* _YOUR TASK_
Copy exactly the lines from the one containing "---- The model" to the one containing "obj.parent = empty", both lines included, and nothing else.

* _MATERIAL_
Begin
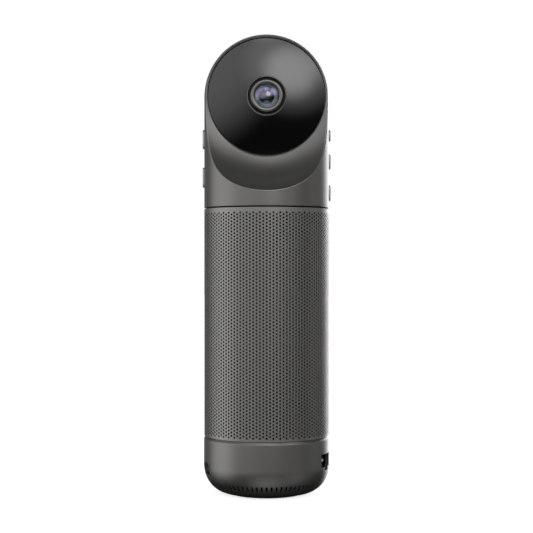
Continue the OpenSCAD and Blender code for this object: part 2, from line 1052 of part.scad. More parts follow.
module vent_slots() {
    r = fillet_r + fillet_w * cos(vent_angle);
    z = fillet_z - fillet_h * sin(vent_angle);
    tilt = atan2(sin(vent_angle) / fillet_h, cos(vent_angle) / fillet_w);
    for (i = [0 : vent_count - 1])
        rotate([0, 0, i * 360 / vent_count])
            translate([r, 0, z])
                rotate([0, tilt, 0])
                    cube([4 * base_inner, vent_w, vent_l], center = true);
}

module base_shell() {
    steps = 12;
    inside = fillet(base_inner, steps);
    color("dimgray")
        difference() {
            union() {
                rotate_extrude()
                    polygon(concat(
                        [[floor_r + 0.1, shell_bottom]],
                        fillet(0, steps),
                        [
                            [base_r, base_h - base_chamfer],
                            [base_r - base_chamfer, base_h],
                            [spigot_r, base_h],
                            [spigot_r, base_h + spigot_h],
                            [spigot_r - 2, base_h + spigot_h],
                            [spigot_r - 2, base_h],
                            [0, base_h],
                            [0, base_h - base_deck_t],
                            [base_r - base_inner, base_h - base_deck_t]
                        ],
                        [for (i = [steps : -1 : 0]) inside[i]],
                        [[floor_r + 0.1, shell_bottom + base_inner]]
                    ));
                at_base_bosses()
                    disc(base_boss_z, base_h - base_deck_t - base_boss_z + EPS, boss_r);
            }
            vent_slots();
            at_base_bosses()
                disc(0, 16, screw_hole_r);
            at_socket(JACK_AT, JACK_Z)
                jack_mouth_cutter(socket_front - 1, 0.4);
            at_socket(VIDEO_AT, VIDEO_Z)
                mouth(socket_front - 1, video_mouth + [0.8, 0.8]);
            at_socket(USB_AT, USB_Z)
                mouth(socket_front - 1, usb_mouth + [0.6, 0.6]);
            at_socket(POWER_AT, POWER_Z)
                rotate([0, 90, 0])
                    cylinder(r = power_mouth_r + 0.5, h = base_r);
        }
}

module base_plate() {
    color("dimgray")
        difference() {
            union() {
                disc(shell_bottom, base_plate_t, floor_r);
                disc(shell_bottom, 9, 7.5);
            }
            disc(0, 20, 5 + seat_gap);
            at_base_bosses() {
                disc(0, 5, screw_hole_r);
                disc(0, shell_bottom + screw_head_h + 0.1, counterbore_r);
            }
        }
}

module base_screws() {
    color("silver")
        at_base_bosses()
            screw(shell_bottom + screw_head_h + 0.1, 12);
}

module foot_ring() {
    color("black")
        tube(0, foot_h, floor_r + 2, floor_r - 2.6);
}

module tripod_insert() {
    color("goldenrod")
        tube(shell_bottom, 11, 5, tripod_r);
}

module port_board() {
    color("darkgreen")
        difference() {
            disc(port_board_top - board_t, board_t, port_board_r);
            disc(0, 20, 8.5);
            at_base_bosses()
                disc(0, 20, boss_r + 0.2);
        }
}

// A socket's housing around a mouth, out along +X, standing on the port board
module housing(z, depth, size, skin) {
    w = size[0] + 2 * skin;
    translate([socket_front - depth, -w / 2, port_board_top - z])
        cube([depth, w, z - port_board_top + size[1] / 2 + skin]);
}

module network_jack() {
    color("black")
        at_socket(JACK_AT, JACK_Z)
            union() {
                difference() {
                    housing(JACK_Z, 16, jack_mouth, 1.6);
                    jack_mouth_cutter(socket_front - 13, 0);
                }
                translate([socket_front - 13 - EPS, -4, 2.2])
                    cube([6, 8, 0.8]);
            }
}

module video_socket() {
    color("silver")
        at_socket(VIDEO_AT, VIDEO_Z)
            union() {
                difference() {
                    housing(VIDEO_Z, 11, video_mouth, 0.4);
                    mouth(socket_front - 10, video_mouth);
                }
                translate([socket_front - 10 - EPS, -5.5, -0.6])
                    cube([8.5, 11, 1.2]);
            }
}

module usb_socket() {
    color("silver")
        at_socket(USB_AT, USB_Z)
            union() {
                difference() {
                    housing(USB_Z, 8, usb_mouth, 0.4);
                    mouth(socket_front - 7, usb_mouth);
                }
                translate([socket_front - 7 - EPS, -3.2, -0.35])
                    cube([6, 6.4, 0.7]);
            }
}

module power_socket() {
    color("black")
        at_socket(POWER_AT, POWER_Z)
            union() {
                difference() {
                    housing(POWER_Z, 12, 2 * [power_mouth_r, power_mouth_r], 1.6);
                    translate([socket_front - 10, 0, 0])
                        rotate([0, 90, 0])
                            cylinder(r = power_mouth_r, h = base_r);
                }
                translate([socket_front - 10 - EPS, 0, 0])
                    rotate([0, 90, 0])
                        cylinder(r = 0.9, h = 8);
            }
}

// ---- The model -----------------------------------------------------------------------

head_shell();
lens_plate();
lens_bezel();
lens_gasket();
lens_barrel();
front_element();
second_element();
rear_element();
lens_mount();
ir_filter();
image_sensor();
sensor_board();
head_frame();
vision_board();
heat_sink();
left_key_board();
right_key_board();
key_switches();
key_left_upper();
key_left_lower();
key_right_upper();
key_right_middle();
key_right_lower();
head_base_plate();
head_screws();
pan_hub();
pan_gear();
bearing_inner_race();
bearing_balls();
bearing_outer_race();
motor_pinion();
pan_motor();
column_top_plate();
column_frame();
frame_screws();
twist_harness();
main_board();
mic_board();
microphones();
speaker_box();
speaker_basket();
speaker_surround();
speaker_cone();
voice_coil();
speaker_magnet();
passive_radiator();
radiator_surround();
sound_deflector();
acoustic_sleeve();
speaker_grille();
base_shell();
base_plate();
base_screws();
foot_ring();
tripod_insert();
port_board();
network_jack();
video_socket();
usb_socket();
power_socket();
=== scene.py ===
"""The looks of a tower conference camera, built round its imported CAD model.

Lengths are in metres, +Z is up and the lens looks along -Y. A piece turned about the lens
axis is drawn as pairs of side and forward: side is the distance from that axis, and
forward is the distance in front of the tower's own axis.
"""

import logging
import math
from contextlib import contextmanager
from dataclasses import dataclass
from enum import Enum
from typing import Callable, ClassVar, Iterator, Sequence

import bmesh
import bpy
import numpy as np
from mathutils import Matrix, Vector


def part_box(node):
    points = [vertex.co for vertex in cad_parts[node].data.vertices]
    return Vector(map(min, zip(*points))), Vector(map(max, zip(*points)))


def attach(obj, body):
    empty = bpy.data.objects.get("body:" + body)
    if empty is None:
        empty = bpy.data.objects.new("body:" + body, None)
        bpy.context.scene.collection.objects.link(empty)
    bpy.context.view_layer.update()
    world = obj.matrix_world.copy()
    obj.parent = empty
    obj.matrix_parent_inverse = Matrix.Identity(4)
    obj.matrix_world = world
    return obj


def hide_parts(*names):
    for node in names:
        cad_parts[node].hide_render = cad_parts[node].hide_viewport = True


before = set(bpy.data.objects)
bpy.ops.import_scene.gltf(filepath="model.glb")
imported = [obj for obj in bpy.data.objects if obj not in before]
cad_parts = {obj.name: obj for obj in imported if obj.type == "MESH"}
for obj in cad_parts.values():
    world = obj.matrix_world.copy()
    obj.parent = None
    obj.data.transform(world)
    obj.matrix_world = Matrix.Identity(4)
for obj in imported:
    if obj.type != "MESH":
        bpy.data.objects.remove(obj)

LOG = logging.getLogger("tower_camera")
MM = 0.001
WELD = 1e-6
HALVINGS = 60
Pair = tuple[float, float]
Colour = tuple[float, float, float]
Piece = bpy.types.Object
NodeSocket = bpy.types.NodeSocket
Masks = tuple[NodeSocket, NodeSocket]


# ---- Modelling by hand ---------------------------------------------------------------


def put_down() -> None:
    """Leaves edit mode and deselects every object."""
    if bpy.context.mode != "OBJECT":
        bpy.ops.object.mode_set(mode="OBJECT")
    bpy.ops.object.select_all(action="DESELECT")


def pick(*pieces: Piece) -> None:
    """Selects some pieces alone and makes the last one active.

    Args:
        pieces: The pieces to select.
    """
    put_down()
    for piece in pieces:
        piece.select_set(True)
        bpy.context.view_layer.objects.active = piece


@contextmanager
def editing(piece: Piece) -> Iterator[None]:
    """Holds a piece in edit mode with all of it selected.

    Args:
        piece: The piece to edit.

    Returns:
        A context in which the piece is in edit mode.
    """
    pick(piece)
    bpy.ops.object.mode_set(mode="EDIT")
    bpy.ops.mesh.select_mode(type="VERT")
    bpy.ops.mesh.select_all(action="SELECT")
    yield
    bpy.ops.object.mode_set(mode="OBJECT")


def choose(piece: Piece, kind: str, test: Callable[[object], bool]) -> None:
    """Selects, in edit mode, what passes a test.

    Args:
        piece: The piece being edited.
        kind: "verts" or "edges".
        test: Says whether an element is selected.
    """
    bpy.ops.mesh.select_mode(type={"verts": "VERT", "edges": "EDGE"}[kind])
    bpy.ops.mesh.select_all(action="DESELECT")
    mesh = bmesh.from_edit_mesh(piece.data)
    for element in getattr(mesh, kind):
        if test(element):
            element.select = True
    mesh.select_flush_mode()
    bmesh.update_edit_mesh(piece.data)


def weld(piece: Piece) -> Piece:
    """Merges a piece's doubles and points its faces outwards.

    Args:
        piece: The piece to mend.

    Returns:
        The piece.
    """
    with editing(piece):
        bpy.ops.mesh.remove_doubles(threshold=WELD)
        bpy.ops.mesh.normals_make_consistent(inside=False)
    return piece


def named(name: str) -> Piece:
    """Gives the primitive that was just added its name and lays its origin at the frame's.

    Args:
        name: The piece's name.

    Returns:
        The piece.
    """
    piece = bpy.context.object
    piece.name = piece.data.name = name
    pick(piece)
    bpy.ops.object.transform_apply(location=True, rotation=True, scale=True)
    return piece


def place(piece: Piece, matrix: Matrix) -> Piece:
    """Moves a piece by a matrix and applies it, so its origin stays at the frame's.

    Args:
        piece: The piece to move.
        matrix: Where it goes.

    Returns:
        The piece.
    """
    piece.matrix_world = matrix
    pick(piece)
    bpy.ops.object.transform_apply(location=True, rotation=True, scale=True)
    return piece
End
* _SOLUTION TO THE EXERCISE_
// ---- The model -----------------------------------------------------------------------

head_shell();
lens_plate();
lens_bezel();
lens_gasket();
lens_barrel();
front_element();
second_element();
rear_element();
lens_mount();
ir_filter();
image_sensor();
sensor_board();
head_frame();
vision_board();
heat_sink();
left_key_board();
right_key_board();
key_switches();
key_left_upper();
key_left_lower();
key_right_upper();
key_right_middle();
key_right_lower();
head_base_plate();
head_screws();
pan_hub();
pan_gear();
bearing_inner_race();
bearing_balls();
bearing_outer_race();
motor_pinion();
pan_motor();
column_top_plate();
column_frame();
frame_screws();
twist_harness();
main_board();
mic_board();
microphones();
speaker_box();
speaker_basket();
speaker_surround();
speaker_cone();
voice_coil();
speaker_magnet();
passive_radiator();
radiator_surround();
sound_deflector();
acoustic_sleeve();
speaker_grille();
base_shell();
base_plate();
base_screws();
foot_ring();
tripod_insert();
port_board();
network_jack();
video_socket();
usb_socket();
power_socket();
=== scene.py ===
"""The looks of a tower conference camera, built round its imported CAD model.

Lengths are in metres, +Z is up and the lens looks along -Y. A piece turned about the lens
axis is drawn as pairs of side and forward: side is the distance from that axis, and
forward is the distance in front of the tower's own axis.
"""

import logging
import math
from contextlib import contextmanager
from dataclasses import dataclass
from enum import Enum
from typing import Callable, ClassVar, Iterator, Sequence

import bmesh
import bpy
import numpy as np
from mathutils import Matrix, Vector


def part_box(node):
    points = [vertex.co for vertex in cad_parts[node].data.vertices]
    return Vector(map(min, zip(*points))), Vector(map(max, zip(*points)))


def attach(obj, body):
    empty = bpy.data.objects.get("body:" + body)
    if empty is None:
        empty = bpy.data.objects.new("body:" + body, None)
        bpy.context.scene.collection.objects.link(empty)
    bpy.context.view_layer.update()
    world = obj.matrix_world.copy()
    obj.parent = empty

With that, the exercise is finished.